Saturday, May 15, 2010

Raw Wool - Corriedale

Corriedale Locks
For my second round of sorting and washing, I thought I would try and improve on my process. I've read several people using tulle to keep the lock-structure of their fleece when washing, so I dropped by Jo-ann fabrics and grabbed a yard to test it out.

My next-up wool was the 2-ounce packet of Corriedale. Corriedales were bred from a mix of Merino ewes and either Lincoln or Leicester rams. Their wool is still considered a "fine" wool, and can have quite a bit of lanolin in it.

Corriedale Locks
The sample of fleece I received was, of course, lovely. The locks were blunt and I was able to sort them by grabbing the slightly-dirty tips where they had matted together and use that to define the lock and separate it from the rest. And when I say "dirty" and "matted" I really just mean that this animal was alive and moved around and encountered a normal (or even less-than-normal) amount of dirt, sweat and wear. It's really a very, very clean sample. There was maybe one piece of grass in it and it took two rounds in soapy water to rinse completely clean.

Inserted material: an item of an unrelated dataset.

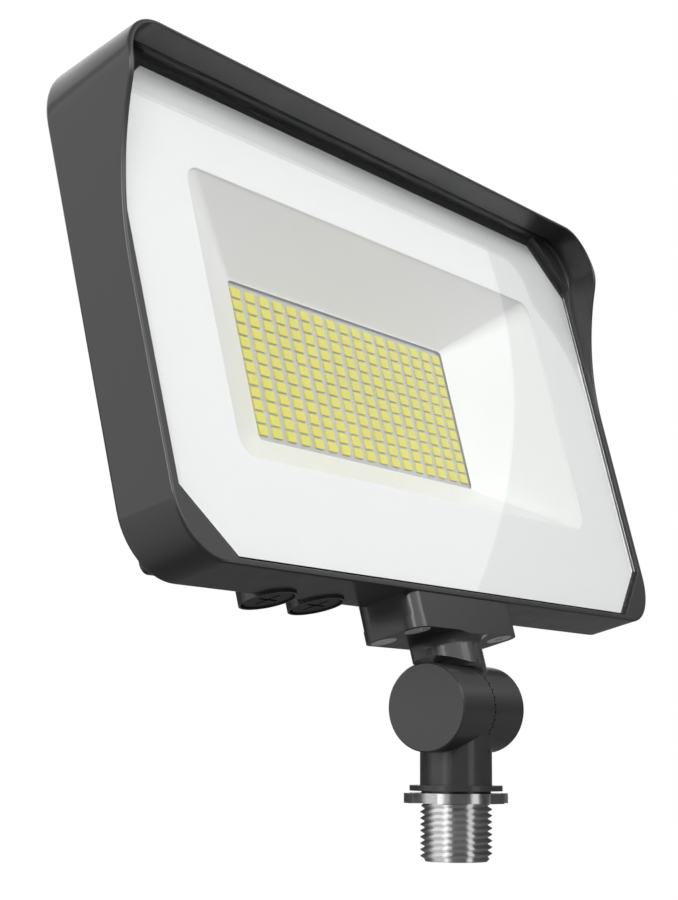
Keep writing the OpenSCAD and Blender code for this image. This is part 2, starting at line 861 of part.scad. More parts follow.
module knuckle_arm() {
  right_face = seam_x + seam_gap;
  color(charcoal) in_head() difference() {
    union() {
      translate([0, 0, arm_bottom]) linear_extrude(plate_t) plate_outline();
      difference() {
        union() {
          linear_extrude(arm_bottom + 1) neck_outline();
          intersection() {
            neck_flare();
            linear_extrude(arm_bottom + plate_t) plate_outline();
          }
        }
        along_x(-plate_w, relief_end, relief_r);
      }
      along_x(right_face, disc_right - disc_edge, disc_r);
      translate([disc_right - disc_edge, 0, 0]) rotate([0, 90, 0])
        cylinder(r1 = disc_r, r2 = disc_r - disc_edge, h = disc_edge);
    }
    difference() {
      along_x(right_face - 1, washer_seat - 2, cavity_r);
      along_x(right_face, washer_seat, boss_tube_r);
    }
    seam_notches(1);
    along_x(washer_seat, disc_right + 1, bolt_head_r + 0.6);
    along_x(right_face - 1, disc_right, bolt_r + fit);
    translate([duct_x, 0, boss_tube_r + 0.5]) cylinder(r = duct_r, h = arm_bottom + plate_t);
    at_arm_screws() {
      translate([0, 0, -eps]) cylinder(r1 = screw_head_r + 0.1, r2 = 2.1, h = 2);
      translate([0, 0, -1]) cylinder(r = 2.1, h = plate_t + 2);
    }
    translate([duct_x, 0, boss_end - 1]) difference() {
      cylinder(r = duct_r + 3.1, h = 2);
      cylinder(r = duct_r + 1.4, h = 2);
    }
  }
}

module arm_gasket() {
  color(rubber) in_head() translate([duct_x, 0, boss_end - 0.9]) rotate_extrude()
    translate([duct_r + 1.5, 0]) square([1.5, 0.88]);
}

module arm_screws() {
  color(zinc) in_head() at_arm_screws() {
    difference() {
      cylinder(r1 = screw_head_r, r2 = 2, h = 1.95);
      translate([0, 0, -1]) cross_slot(3.4, 0.8, 1.7);
    }
    translate([0, 0, 1.9]) cylinder(r = 1.65, h = 9);
  }
}

module stem() {
  left_face = seam_x - seam_gap;
  color(charcoal) difference() {
    union() {
      translate([0, 0, axis_rise]) {
        along_x(-disc_left + disc_edge, left_face, disc_r);
        translate([-disc_left, 0, 0]) rotate([0, 90, 0])
          cylinder(r1 = disc_r - disc_edge, r2 = disc_r, h = disc_edge);
      }
      difference() {
        translate([0, 0, flange_low + 0.5]) cylinder(r = tube_r, h = axis_rise - flange_low - 0.5);
        translate([0, 0, axis_rise]) along_x(left_face, disc_right + 10, relief_r);
      }
      translate([0, 0, flange_low]) cylinder(r = flange_r, h = shoulder_t);
      cylinder(r = neck_r_below, h = flange_low + 1);
      translate([0, 0, -thread_l + thread_chamfer]) cylinder(r = thread_r, h = thread_l - thread_chamfer);
      translate([0, 0, -thread_l])
        cylinder(r1 = thread_r - thread_chamfer, r2 = thread_r, h = thread_chamfer);
    }
    translate([0, 0, -thread_l - 1]) cylinder(r = wire_r, h = passage_low + thread_l + 2);
    translate([-passage_x, 0, passage_low]) cylinder(r = passage_r, h = axis_rise - passage_low - 5);
    translate([0, 0, axis_rise]) difference() {
      along_x(-disc_left + 3, left_face + 1, cavity_r);
      along_x(-disc_left + 3, left_face + 1, boss_tube_r);
    }
    translate([0, 0, axis_rise]) along_x(bolt_tip, left_face + 1, bolt_r + 0.05);
    translate([0, 0, axis_rise]) seam_notches(-1);
  }
}

module pivot_bolt() {
  color(steel) translate([0, 0, axis_rise]) difference() {
    union() {
      along_x(washer_seat + 0.1 + washer_t, washer_seat + 0.1 + washer_t + bolt_head_t, bolt_head_r);
      along_x(bolt_tip + 0.5, washer_seat + 2, bolt_r);
    }
    translate([washer_seat + washer_t + bolt_head_t - 2.4, 0, 0]) rotate([0, 90, 0])
      cylinder(r = 2.9, h = 4, $fn = 6);
  }
}

module pivot_washer() {
  color(steel) translate([0, 0, axis_rise]) difference() {
    along_x(washer_seat + 0.1, washer_seat + 0.1 + washer_t, bolt_head_r + 0.2);
    along_x(washer_seat - 1, washer_seat + 3, bolt_r + 0.1);
  }
}

module locknut() {
  body_r = nut_r - lug_depth;
  color(zinc) translate([0, 0, nut_gap]) difference() {
    union() {
      cylinder(r = body_r, h = nut_t);
      for (i = [0 : nut_lugs - 1])
        rotate([0, 0, i * 360 / nut_lugs + nut_turn - lug_angle / 2])
          rotate_extrude(angle = lug_angle)
            translate([body_r - 1, 0]) square([lug_depth + 1, nut_t]);
    }
    translate([0, 0, -1]) cylinder(r = thread_r + fit, h = nut_t + 2);
  }
}

housing();
back_cover();
cover_gasket();
cover_screws();
glass_lens();
lens_gasket();
reflector();
led_board();
led_chips();
thermal_pad();
board_screws();
driver_tray();
driver_board();
driver_transformer();
driver_capacitors();
driver_screws();
selector_board();
selector_bodies();
selector_screws();
power_slider();
colour_slider();
power_cap();
power_cap_seal();
colour_cap();
colour_cap_seal();
earth_screw();
knuckle_arm();
arm_gasket();
arm_screws();
stem();
pivot_bolt();
pivot_washer();
locknut();
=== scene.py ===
import math

import bmesh
import bpy
from mathutils import Matrix, Vector


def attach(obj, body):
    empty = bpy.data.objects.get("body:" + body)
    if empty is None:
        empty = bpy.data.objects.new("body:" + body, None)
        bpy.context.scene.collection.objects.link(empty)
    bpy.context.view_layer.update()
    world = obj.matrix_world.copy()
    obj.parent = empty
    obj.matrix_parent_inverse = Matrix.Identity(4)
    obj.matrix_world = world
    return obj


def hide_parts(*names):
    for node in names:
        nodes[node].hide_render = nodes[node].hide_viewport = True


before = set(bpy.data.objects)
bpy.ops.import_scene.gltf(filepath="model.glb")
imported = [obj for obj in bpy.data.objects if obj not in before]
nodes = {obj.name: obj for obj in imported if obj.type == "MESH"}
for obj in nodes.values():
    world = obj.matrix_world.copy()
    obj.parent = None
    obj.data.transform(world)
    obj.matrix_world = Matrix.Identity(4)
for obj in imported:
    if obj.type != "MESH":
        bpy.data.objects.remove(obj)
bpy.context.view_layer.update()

MM = 0.001

# Head frame: origin on the tilt axis, x across, w forward and v up, in millimetres.
AXIS_RISE = 28.0
TILT = 14.6
KNUCKLE = Vector((0, 0, AXIS_RISE * MM))
HEAD = Matrix.Translation(KNUCKLE) @ Matrix.Rotation(math.radians(-TILT), 4, "X")
HEAD_UP = HEAD.to_3x3() @ Vector((0, 0, 1))
HEAD_FRONT = HEAD.to_3x3() @ Vector((0, -1, 0))


def head_point(x, w, v):
    return HEAD @ Vector((x * MM, -w * MM, v * MM))


# Shader helpers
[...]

The locks seemed much easier to separate than the CVM. I had a lot less of the tangled fluff that I had the first time. I did find a bunch of slightly-shorter locks and I kept those out with what little unidentifiable locks I had to card when I was done.

Corriedale Locks
I laid out all the locks in a square of tulle and folded them up inside. I then used these "fiber sausages" to wash. Unfortunately I didn't stuff them enough, or didn't really understand how to work with them. The locks slid around inside the tulle and tumbled together. They also worked around so that the butt was at the bottom and the tips at the top. When I pressed the water out of them all in a towel, I had to go back and re-align locks as best I could. The tips didn't come entirely clean, either. But I figured that will come out in the combing and carding, and if not the final yarn will get a good wash, too.

I think next time I'll fold my tulle in half and work with it that way, rather than in a really long piece. Or I'll put those tulle sausages back into my cookie-rack sandwich for support.

Saturday, May 8, 2010

Little Pretty

Handspun Shrug
Originally uploaded by Project Pictures
I love to spin. But I do seem to end up with a lot of bits of handspun I can't quite figure out how to use. I've been saving several for a while that came out of an experiment in dying. They're all made with the same colors, but different amount of dye and slightly differing techniques. But finally I had an idea that there was just enough for a small project.

I found a project called a "Circular Shrug" that required approximately the yardage I had on hand. I figured I could fill in with some scraps of other colors if I needed.

Handspun Shrug
It's an extremely easy little project and yields lovely results, especially in the handspun. I did make two small modifications. In the original design, the ribbing is knit on the square and sewn together afterwards, and the lace used in the design is much more open. I wasn't particularly thrilled with either option. Instead, I knit my rectangle in the Gull Lace pattern used for the February Lady Sweater starting from a provisional crochet cast on. Then when I had the size I wanted, I freed up the cast-on stitches and knit my ribbing in the round. It saved me from needing to seam anything up and also allowed me to keep my ribbing the same color without worrying about how much I needed to knit.

I have to say, I'm looking forward to making more. Since the basic construction is just a rectangle made to size, it can be knit in any weight and any yarn you like. I'm sure I'll end up with a couple more, eventually!

Friday, May 7, 2010

The Project That Never Ends

Originally uploaded by Project Pictures
So here we have it.. the yarn half of what I've started to call The Project That Never Ends. I started spinning the silk last year for the Tour de Fleece with no real idea how I wanted to use it. I just wanted something bright, and cheery and colorful. The silk was perfect.

The idea evolved slowly over time. I had a braid of Bluefaced Leicester that I dyed and when rinsing I got a little too enthusiastic. The braid compacted and possibly felted a little bit. So that turned into a set of twelve blended batts.

Full Spindle
And then I had the idea of the two together, so I started spinning the BFL to match the silk for lace-weight. And spinning. And spinning. And then plying them, and plying, and plying. It felt like I would never get it done!

But I did! Despite a pressure-bruise I gave myself on my leg from working with six ounces of fiber on the spindle, and all the time it took, I have 1770 yards of lovely lace-weight yarn. The silk gives it a very elegant shine and the blue strand has a surprising depth of color that comes out in full sun.

I have plans for this yarn. Oh, I have plans. Plans that are probably going to take me a whole additional year to figure out before I can get it knit up. So, the project goes on.